В 1811 году я родила сына, а незадолго до этого осталась вдовой, поэтому попросила синьора Паганини стать его крестным отцом. Поначалу он хотел отказаться, потому что согласно нашей религии, став крестным отцом, он невольно брал на себя некоторые обязательства по отношению к крестнику. Но уступив затем моим просьбам, он поднял ребенка над святой водой и пожелал, как принято в таких случаях, сделать мне подарок, а я как раз находилась в стесненных обстоятельствах. К чести синьора Паганини следует добавить, что он очень добр к ближнему, всегда готов помочь бедным, и нрава он добродетельного и похвального».

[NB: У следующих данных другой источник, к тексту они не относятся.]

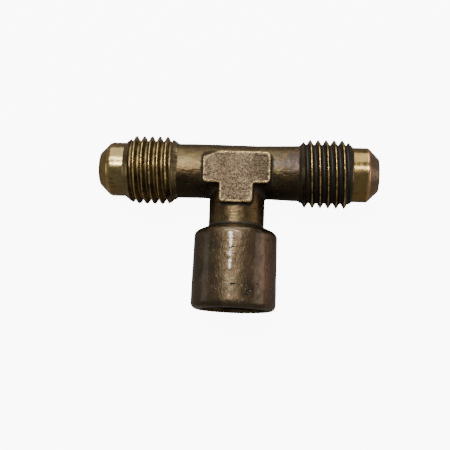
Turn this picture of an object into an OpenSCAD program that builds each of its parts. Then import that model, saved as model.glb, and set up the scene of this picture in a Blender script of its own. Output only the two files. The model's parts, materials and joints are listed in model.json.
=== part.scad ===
// Forged brass branch tee: two 45 degree male flare ends on the run and one
// female pipe-thread socket on the branch.
// +X runs along the run, the branch points to -Y, and +Z comes out of the
// front wrench pad. The origin is where the run axis crosses the branch axis.

/* [Run] */
// Length of the run, from cone tip to cone tip
run_length = 44.9; // [38:0.1:70]
// Diameter of the plain forged arms between the pads and the threads
arm_d = 8.8; // [7.4:0.1:10]
// Diameter of the drilled passage through the run and into the branch
passage_d = 4.76; // [3:0.02:6]

/* [Flare ends] */
// Major diameter of the flare thread (7/16 inch, less the usual allowance)
flare_thread_d = 11; // [10:0.05:14]
// Pitch of the flare thread (20 turns to the inch)
flare_pitch = 1.27; // [1:0.01:1.55]
// Length of the threaded blank, chamfers and all
flare_thread_length = 8.7; // [6:0.1:11]
// Length of the plain nose between the thread and the cone
nose_length = 2.4; // [1.5:0.1:5]
// How much smaller than the thread's root the nose is, on the diameter
nose_relief = 0.7; // [0.1:0.05:1]
// Width of the flat ring left at the cone's tip, around the passage
tip_land = 0.25; // [0.15:0.05:0.8]
// Half angle of the flare cone
cone_angle = 45; // [37:1:45]

/* [Branch] */
// Distance from the run axis to the mouth of the socket
branch_length = 22.4; // [19:0.1:36]
// Diameter of the forged neck
neck_d = 8.9; // [7.6:0.1:10.6]
// Diameter of the barrel at its mouth
barrel_d = 13.5; // [12.4:0.05:19]
// How much narrower the barrel is at its shoulder, from the forging draft
barrel_draft = 0.25; // [0:0.05:0.6]
// Length of the barrel, shoulder and all
barrel_length = 13.2; // [12:0.1:15]
// Slope of the shoulder, from square across to a steep cone
shoulder_angle = 24; // [10:1:45]
// Radius of the rounding where the shoulder turns into the barrel
shoulder_round = 1.1; // [0.3:0.1:1.6]
// Radius of the rounding at the mouth's outer edge
mouth_round = 1; // [0.2:0.1:1.2]

/* [Pipe thread socket] */
// Diameter of the drilled hole that the taper thread is cut into (11/32 inch)
socket_drill_d = 8.73; // [7.3:0.01:10.4]
// Depth of the drilled hole, from the mouth to where its bottom cone starts
socket_depth = 9.8; // [8:0.1:11]
// Pitch of the taper pipe thread (27 turns to the inch)
pipe_pitch = 0.941; // [0.8:0.001:1.1]
// Number of thread turns in from the countersink
pipe_turns = 7; // [4:1:8]
// Diameter of the countersink at the mouth
socket_mouth_d = 10.4; // [10:0.05:11.6]

/* [Wrench pads] */
// Distance between the two pads' flat faces
pads_across = 10.5; // [9.6:0.1:13.2]
// Length of each pad along the run
pad_length = 10.6; // [8:0.1:14]
// Distance from the run axis up to the bar's top edge
pad_rise = 2.2; // [1.6:0.1:4]
// Height of the pad's bar across the run
pad_bar = 5.1; // [3.5:0.1:7.5]
// Width of the pad's stem down the neck
pad_stem = 5.3; // [4:0.1:7.5]
// Distance from the run axis to the stem's lower edge
pad_drop = 6; // [4:0.1:8]
// Corner radius of the pad's outline
pad_corner = 0.7; // [0.2:0.1:1.2]

/* [Hidden] */

$fn = 96;
brass = "#9c8a5a";

// Cuts start and end this far outside what they cut
past = 1;
// Half the included angle of a 60 degree thread
flank_angle = 30;
// Depth of each cut thread and the flat left on its crest, as shares of the pitch
flare_depth_share = 0.6134;
flare_crest_share = 0.125;
pipe_depth_share = 0.8;
pipe_crest_share = 0.04;
// A taper pipe thread narrows 1 in 16 on its diameter, so 1 in 32 on its radius
pipe_taper = 1 / 32;
// Point angle of the drill that made the socket
drill_point = 118;
// How far a groove cutter stands out of the metal it cuts
cutter_clear = 0.1;

half_run = run_length / 2;
thread_r = flare_thread_d / 2;
thread_depth = flare_depth_share * flare_pitch;
flare_crest = flare_crest_share * flare_pitch;
flare_turns = floor(flare_thread_length / flare_pitch);
root_r = thread_r - thread_depth;
nose_r = root_r - nose_relief / 2;
tip_r = passage_d / 2 + tip_land;
cone_length = (nose_r - tip_r) / tan(cone_angle);
nose_start = half_run - cone_length - nose_length;
thread_start = nose_start - flare_thread_length;
thread_chamfer = thread_depth + nose_relief / 2;

barrel_start = branch_length - barrel_length;
barrel_root_r = (barrel_d - barrel_draft) / 2;
shoulder_rise = (barrel_root_r - neck_d / 2) * tan(shoulder_angle);
socket_r = socket_drill_d / 2;
pipe_root_r = socket_r + pipe_depth_share * pipe_pitch;
pipe_crest = pipe_crest_share * pipe_pitch;
drill_cone = (socket_r - passage_d / 2) / tan(drill_point / 2);
countersink = (socket_mouth_d - socket_drill_d) / 2;

// A solid turned about +Z, from the radius and height of each corner, lowest first
module turned(corners) {
    rotate_extrude()
        polygon(concat([[0, corners[0][1]]], corners, [[0, corners[len(corners) - 1][1]]]));
}

// Ring with a V section, at height zero, cut to floor_at from a wall at wall_r.
// The section carries on past the wall to open_r, in the air.
module groove_ring(pitch, crest, wall_r, floor_at, open_r) {
    half_at_wall = (pitch - crest) / 2;
    half_floor = half_at_wall - abs(floor_at - wall_r) * tan(flank_angle);
    half_open = half_at_wall + abs(open_r - wall_r) * tan(flank_angle);
    rotate_extrude()
        polygon([[floor_at, -half_floor], [floor_at, half_floor],
                 [open_r, half_open], [open_r, -half_open]]);
}

// Threaded blank of one flare end, along +Z, chamfered at both ends
module flare_thread() {
    first = (flare_thread_length - (flare_turns - 1) * flare_pitch) / 2;
    difference() {
        turned([[thread_r - thread_chamfer, 0],
                [thread_r, thread_chamfer],
                [thread_r, flare_thread_length - thread_chamfer],
                [thread_r - thread_chamfer, flare_thread_length]]);
        for (i = [0 : flare_turns - 1])
            translate([0, 0, first + i * flare_pitch])
                groove_ring(flare_pitch, flare_crest, thread_r, root_r, thread_r + cutter_clear);
    }
}

// Grooves of the taper pipe thread, into the socket along +Z from its mouth
module pipe_grooves() {
    for (i = [0 : pipe_turns - 1])
        let (depth = countersink + i * pipe_pitch)
        translate([0, 0, depth])
            groove_ring(pipe_pitch, pipe_crest, socket_r, pipe_root_r - depth * pipe_taper,
                        socket_r - cutter_clear);
}

// One flare end along +Z, from the run's middle to the cone's tip
module flare_end() {
    turned([[arm_d / 2, 0], [arm_d / 2, thread_start + thread_chamfer]]);
    translate([0, 0, thread_start])
        flare_thread();
    turned([[nose_r, thread_start + thread_chamfer],
            [nose_r, half_run - cone_length],
            [tip_r, half_run]]);
}

// Points on a rounded corner of a turned profile: centre, radius, first and last angle
function arc(centre, r, from_a, to_a, steps = 6) =
    [for (i = [0 : steps]) centre + r * [cos(from_a + (to_a - from_a) * i / steps),
                                         sin(from_a + (to_a - from_a) * i / steps)]];

// Outline of the neck and barrel, radius against distance from the run axis
function barrel_profile() =
    let (
        corner_y = barrel_start + shoulder_rise,
        bend = (90 - shoulder_angle) / 2,
        back = shoulder_round * tan(bend),
        round_centre = [barrel_root_r - shoulder_round, corner_y + back],
        mouth_centre = [barrel_d / 2 - mouth_round, branch_length - mouth_round]
    )
    concat(
        [[neck_d / 2, 0], [neck_d / 2, barrel_start]],
        arc(round_centre, shoulder_round, shoulder_angle - 90, 0),
        arc(mouth_centre, mouth_round, 0, 90)
    );

// Neck and barrel along +Z, from the run axis to the mouth
module branch() {
    turned(barrel_profile());
}

// A bar with rounded corners, centred across X, from one height to the next
module bar(width, from_y, to_y) {
    r = pad_corner;
    translate([-width / 2 + r, from_y])
        square([width - 2 * r, to_y - from_y]);
    translate([-width / 2, from_y + r])
        square([width, to_y - from_y - 2 * r]);
    for (x = [-width / 2 + r, width / 2 - r], y = [from_y + r, to_y - r])
        translate([x, y])
            circle(r);
}

// The T-shaped block whose two faces are the wrench pads
module wrench_pads() {
    linear_extrude(pads_across, center = true) {
        bar(pad_length, pad_rise - pad_bar, pad_rise);
        bar(pad_stem, -pad_drop, pad_rise);
    }
}

// Drilled passages and the socket's hole
module drillings() {
    socket_floor = branch_length - socket_depth;
    rotate([0, 90, 0])
        turned([[passage_d / 2, -half_run - past], [passage_d / 2, half_run + past]]);
    rotate([90, 0, 0])
        turned([[passage_d / 2, 0],
                [passage_d / 2, socket_floor - drill_cone],
                [socket_r, socket_floor],
                [socket_r, branch_length - countersink],
                [socket_r + countersink + past, branch_length + past]]);
}

module tee_body() {
    color(brass)
    difference() {
        union() {
            rotate([0, 90, 0])
                flare_end();
            rotate([0, -90, 0])
                flare_end();
            rotate([90, 0, 0])
                branch();
            wrench_pads();
        }
        drillings();
        translate([0, -branch_length, 0])
            rotate([-90, 0, 0])
                pipe_grooves();
    }
}

tee_body();
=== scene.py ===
"""Looks of an aged forged brass branch tee: two flare ends on the run, a pipe socket on the branch.

Modelling is done in millimetres, along the CAD's axes: +X along the run, the branch to -Y, +Z out
of the front wrench pad. The finished piece is brought to metres at the end.
"""

import json
import logging
import math
from contextlib import contextmanager
from dataclasses import dataclass, field
from enum import Enum
from itertools import pairwise
from typing import Callable, Iterator, Sequence

import bpy
import numpy as np
from mathutils import Matrix, Vector

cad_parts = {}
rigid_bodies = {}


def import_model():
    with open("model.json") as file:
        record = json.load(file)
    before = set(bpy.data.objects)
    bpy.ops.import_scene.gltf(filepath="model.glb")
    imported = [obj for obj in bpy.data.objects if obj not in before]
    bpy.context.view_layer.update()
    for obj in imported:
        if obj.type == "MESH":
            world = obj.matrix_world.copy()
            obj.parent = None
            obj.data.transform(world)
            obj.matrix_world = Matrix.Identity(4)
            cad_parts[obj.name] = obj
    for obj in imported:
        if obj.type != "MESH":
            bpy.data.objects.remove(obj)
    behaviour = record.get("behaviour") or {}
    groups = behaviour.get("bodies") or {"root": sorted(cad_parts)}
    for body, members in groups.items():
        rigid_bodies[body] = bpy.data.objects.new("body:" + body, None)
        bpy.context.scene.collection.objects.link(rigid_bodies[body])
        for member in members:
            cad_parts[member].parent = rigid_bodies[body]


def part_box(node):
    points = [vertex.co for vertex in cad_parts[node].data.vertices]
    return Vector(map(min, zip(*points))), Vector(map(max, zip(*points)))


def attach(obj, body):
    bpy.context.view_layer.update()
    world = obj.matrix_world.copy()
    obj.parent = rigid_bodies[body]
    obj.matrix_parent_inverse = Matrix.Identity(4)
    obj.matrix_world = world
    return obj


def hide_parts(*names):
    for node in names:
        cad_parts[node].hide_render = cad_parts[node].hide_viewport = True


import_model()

MM = 0.001
QUARTER_TURN = math.pi / 2
FULL_TURN = 2 * math.pi
# Points closer than this are one point, in millimetres
SAME_POINT = 0.002
# A 60 degree thread: its flank, and its worn crest and half its root as shares of the pitch
FLANK_ANGLE = math.radians(30)
CREST_ROUNDING = 0.075
ROOT_HALF_WIDTH = 0.09
log = logging.getLogger("tee")

Colour = tuple[float, float, float]
Triple = tuple[float, float, float]
Station = tuple[float, float]


class Axis(Enum):
    """Where a solid made along +Z is laid, as the turn that takes it there."""

    RUN_RIGHT = (0.0, QUARTER_TURN, 0.0)
    RUN_LEFT = (0.0, -QUARTER_TURN, 0.0)
    BRANCH = (QUARTER_TURN, 0.0, 0.0)


class Fit(Enum):
    """How one solid is put together with another."""

    UNION = "UNION"
    DIFFERENCE = "DIFFERENCE"
    INTERSECT = "INTERSECT"


class Area(Enum):
    """The areas of the tee that have a finish of their own, in slot order."""

    ARMS = 0
    BARREL = 1
    PADS = 2
    THREAD_LEFT = 3
    THREAD_RIGHT = 4
    NOSE_LEFT = 5
    NOSE_RIGHT = 6
    CONE_RIGHT = 7
    BORES = 8


# --- Work at the bench -------------------------------------------------------------------------


def take(piece: bpy.types.Object) -> None:
    """Lets go of everything and takes one piece in hand.

    Args:
        piece: The piece to select and make active.
    """
    bpy.ops.object.select_all(action="DESELECT")
    piece.select_set(True)
    bpy.context.view_layer.objects.active = piece


def settle(piece: bpy.types.Object) -> None:
    """Moves a piece's place, turn and scale into its mesh."""
    take(piece)
    bpy.ops.object.transform_apply(location=True, rotation=True, scale=True)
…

В этом небольшом портрете Паганини выглядит на редкость мягким и, по словам тосканской подруги, щедрым человеком.

Что же касается его «добродетельного и похвального нрава», то слова эти несколько противоречат признаниям самого скрипача, которые, несомненно, звучат искренно.[28] Почитаем, что он сам рассказывал Шоттки:

«Как человек, проведший жизнь, полную странствий и зачастую очень бурную, должен признаться, что моя молодость не лишена ошибок, свойственных молодым людям, которые, живя долгое время почти что в рабстве, вдруг оказываются свободными от всяких уз и предоставленными самим себе. Понятно, что после долгого воздержания они жаждут все новых и новых наслаждений.

Мой талант повсюду встречал необыкновенное признание, слишком большое, честно говоря, для человека молодого и пылкого. Возможность ездить по разным городам, восторг, с которым почти каждый итальянец относится к искусству, генуэзская кровь, которая, похоже, течет несколько быстрее немецкой, – все это, да и многое другое, нередко приводило меня в компании, которые, конечно, не отличались изысканностью манер.

Должен со всей искренностью признать, что я не раз попадался в руки людей, умевших „играть“[29] намного лучше меня, искуснее и удачливее. Речь идет, разумеется, не о скрипке или гитаре. Бывало, в один вечер я спускал все, что получал за несколько концертов, и по собственному легкомыслию нередко оказывался в положении, когда только мое собственное искусство могло спасти меня».

Эти строки рисуют нам живой образ юного, еще неопытного музыканта, оказавшегося из-за внезапной свободы и независимости в опасном положении. Его бурный темперамент разрывался между двумя страстями – любовью и карточной игрой.

И возможно, именно в Лукке, вырвавшись из-под строгого отцовского надзора, опьяненный свободой, ранее еще неизведанной, он отдался любви – увлечению, которое позднее так дорого обойдется ему, – и опасной страсти к карточной игре, от которой, к счастью, его очень быстро излечил один случай, заставивший похолодеть от ужаса и в то же время послуживший весьма поучительным и спасительным уроком.